When my first business collapsed leaving three of us owing hundreds of thousands of debt, I had (undiagnosed but clearly with the benefit of hindsight) depression. I had no hope - no expectation of things working out - everything was black. For six months I could see no light at the end of a tunnel.
After six months I was driving our children to the playground and switched the radio on. It was a little short-lived station broadcast from a church in Lower Hutt. I didn't know the guy they were playing - but am now a fan. Mark Lowry talked about watching a documentary about heart ops. He had me laughing for the first time in six months - really laughing. After five minutes or so, he said something reminded him of his favourite verse - "This too shall pass". As he talked (whether good or bad, whatever we were facing now would pass) I heard this truth - and saw a glimmer in the distance (and it wasn't a train heading for me).
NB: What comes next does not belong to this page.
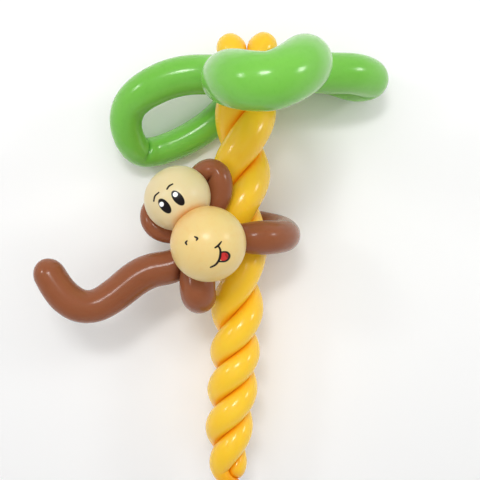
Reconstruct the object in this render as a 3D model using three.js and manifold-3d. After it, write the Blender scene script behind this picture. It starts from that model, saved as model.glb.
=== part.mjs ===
import * as THREE from 'three';
import { mergeVertices } from 'three/addons/utils/BufferGeometryUtils.js';
import Module from 'manifold-3d';

// Balloon sculpture of a monkey hugging a palm tree, lying on its back.  Millimetres.
// X runs across the fronds, Y up the trunk, Z up from the floor to the monkey's face.
// Routes are measured from a point on the trunk between the monkey's arms.

// ---- driving dimensions ----
const SIDES = 12;            // facets round a modelling balloon
const SHOULDER_STEPS = 3;    // rings in the rounded end of a bubble
const SHOULDER_REACH = 1.15; // length of a rounded end, in balloon radii
const NECK_RADIUS = 3.2;     // a twist, wrung tight
const NECK_REACH = 6;        // straight stretch on each side of a twist
const NECK_HALF = 2.5;       // half the length of the tight part of a twist
const KNOT_LENGTH = 11;      // knotted nozzle beyond the end of a bubble
const SKIN_GAP = 1.6;        // clearance between two balloons pressed together
const CUT_GAP = 0.3;         // clearance left where a neighbour's facets are cut away
const FLOOR_DEPTH = 90.5;    // floor below the trunk's axis
const BEAD_STEP = 4;         // spacing of the spheres that stand for a balloon when it presses another

const YELLOW = 0xe8be3e;
const GREEN = 0x78c658;
const BROWN = 0x91583c;
const BLUSH = 0xe6cd91;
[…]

It was the beginning of the way out.
During my times in hospital, and also with people I have known, I've seen people suffering. Perhaps that's why one of my favourite stories is on this site.
Many people have incredible attitudes. I never met him but one younger guy was featured in the Dom Post. He'd lost at least one leg from diabetes complications and was sharing his story so that other young people might pay heed to messages about junk food (especially sugar) and not think (as he did) that they were invincible.
Death is such a permanent solution. Had I not taken dialysis I wouldn't be here now - all for such a trivial problem. The suffering was NOT trivial: although minor it wore me down. However the cause, in hindsight, was trivial.
Everyone is different. What I have experienced is relatively minor, both physically and mentally. I've seen worse with others. I understand how death can be seen as an escape from unbearable suffering. But we need to do all we can - physically, mentally, socially and spiritually - to help people want to live - not just while they're dying, but before they get to that stage.